Value Added Tax (VAT) is all set to make its entry in the six-nation GCC block on the 1st of January, 2018. This article will help you understand about VAT and its implications.
This would be a secondary source of raising revenues for governments in the Gulf Cooperation Council (GCC) and is expected that and additional revenue of Dh12 billion would be generated in the first year post implementation of VAT.
The move to implement VAT was devised post the sharp decline in oil prices and under the recommendation of IMF to have a fiscal consolidation in the GCC, the governments schemed out plans for diversification of and reduction of subsidies.
- When does it come into effect?
Vat comes into effect at 5 percent on the 1st of January, 2018 in the GCC.
- How does VAT work?
As a first phase, all companies that report revenues more than Dh3.75 million annually, would have to be registered under the GCC VAT system and those who report between Dh1.87 million to Dh3.75 million will have an option to register for VAT in this phase. The second phase however will make it mandatory for all companies to be registered under the system, regardless of the revenues declared. These phase wise schematic implementation have been confirmed by the Undersecretary of the UAE Ministry of Finance, Mr.Younis Al Khoury.
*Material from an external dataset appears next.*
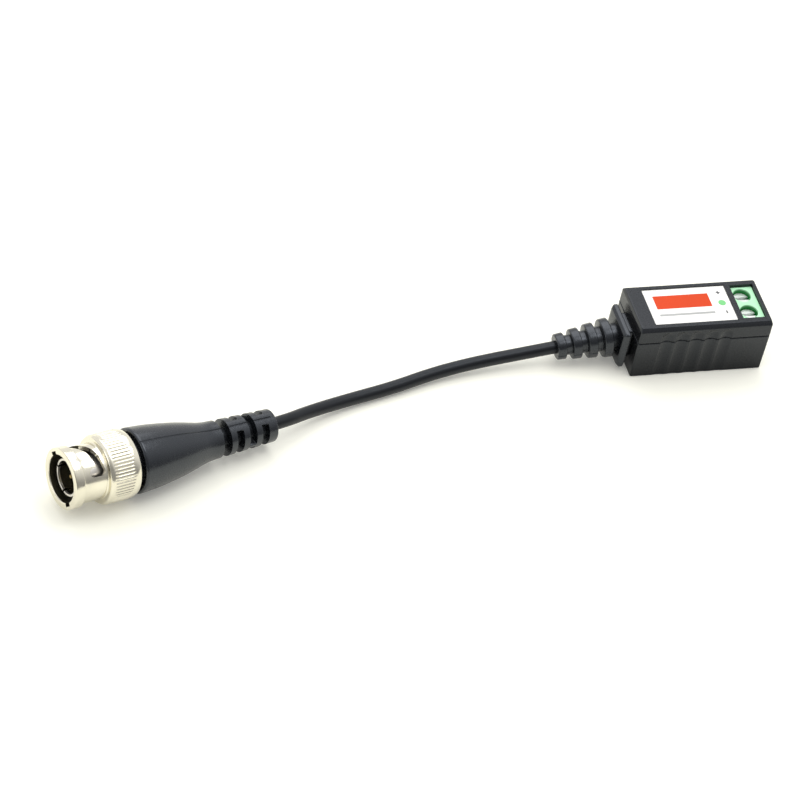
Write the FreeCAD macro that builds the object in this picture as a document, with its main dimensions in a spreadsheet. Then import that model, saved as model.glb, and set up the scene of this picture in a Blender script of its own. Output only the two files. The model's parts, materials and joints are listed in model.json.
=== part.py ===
import FreeCAD, Part
import Sketcher
import math
import os

# A passive video balun: a small two-part case with a screw terminal for twisted pair at one end,
# and a short lead with a bayonet video plug at the other. Millimetres and degrees, +Z up.
# The origin is the middle of the case's underside; +X runs towards the screw terminal.

doc = FreeCAD.newDocument("video_balun")
sheet = doc.addObject("Spreadsheet::Sheet", "dims")
V = FreeCAD.Vector


class Size:
    """A size that keeps both its value and the sheet expression that gives it."""

    def __init__(self, value, text):
        self.value = float(value)
        self.text = text

    def __add__(self, other):
        return join(self, "+", other)

    def __radd__(self, other):
        return join(other, "+", self)

    def __sub__(self, other):
        return join(self, "-", other)

    def __rsub__(self, other):
        return join(other, "-", self)

    def __mul__(self, other):
        return join(self, "*", other)

    def __rmul__(self, other):
        return join(other, "*", self)

    def __truediv__(self, other):
        return join(self, "/", other)

    def __neg__(self):
        return join(0, "-", self)


def value_of(size):
    return size.value if isinstance(size, Size) else float(size)


def text_of(size):
    return size.text if isinstance(size, Size) else repr(float(size))


def join(left, sign, right):
    a, b = value_of(left), value_of(right)
    results = {"+": a + b, "-": a - b, "*": a * b, "/": a / b if b else 0.0}
    return Size(results[sign], f"({text_of(left)} {sign} {text_of(right)})")


def sine(angle):
    return Size(math.sin(math.radians(angle.value)), f"sin({angle.text} * 1 deg)")


def cosine(angle):
    return Size(math.cos(math.radians(angle.value)), f"cos({angle.text} * 1 deg)")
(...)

- Will VAT be applicable to everything?
UAE has no income tax on salaries and will thereby remain tax-free in many ways even after VAT comes into effect. The country has free zones which offer tax free environment including 100 per cent foreign ownership in free zones.
The government plans to either zero-rate or exempt many supplies which are most likely to impact the common man, so that the impact of VAT is minimized. The usual plans when introducing a VAT by any government would be to focus more on taxing discretionary expenses made by consumers, while being cautious about the lower strata being unaffected.
- What does not attract VAT?
The government has declared about a 100 food items, health, education, bicycles, and social services that would be exempted from VAT.
- Where will VAT be applicable?
The tax category is defined for products in Electronics, smart phones, cars, jewellery, watches, eating out, and entertainment. It is also expected that excise duties will be applicable on certain beverages that are deemed to be harmful to health, including those with high sugar content.
- Will VAT be a bane to business?
If your business is in the supply of goods or services that are subject to VAT (including at the zero rate) you can reclaim VAT which you incur on costs. When your business deals with activities that are exempt from VAT, you cannot reclaim VAT incurred on costs, and it is indeed a cost to your business.
- Will VAT affect prices/margins?
As VAT is a tax levied on the price, it sure does affect with prices and margins. However, it would be under the sole discretion of the supplier to accommodate the fluctuations within or out of the costing.
- How to plan?
As there is little or no time left to make changes, it is ideal that the impact be best understood and plan as to how to deal with it, depending upon the size and complexity of the business.
- Why is the VAT now a move by the GCC?
With the sharp decline in oil revenues, the need for diversifying income sources and having a fiscal consolidation has resulted in the birth of VAT in the GCC.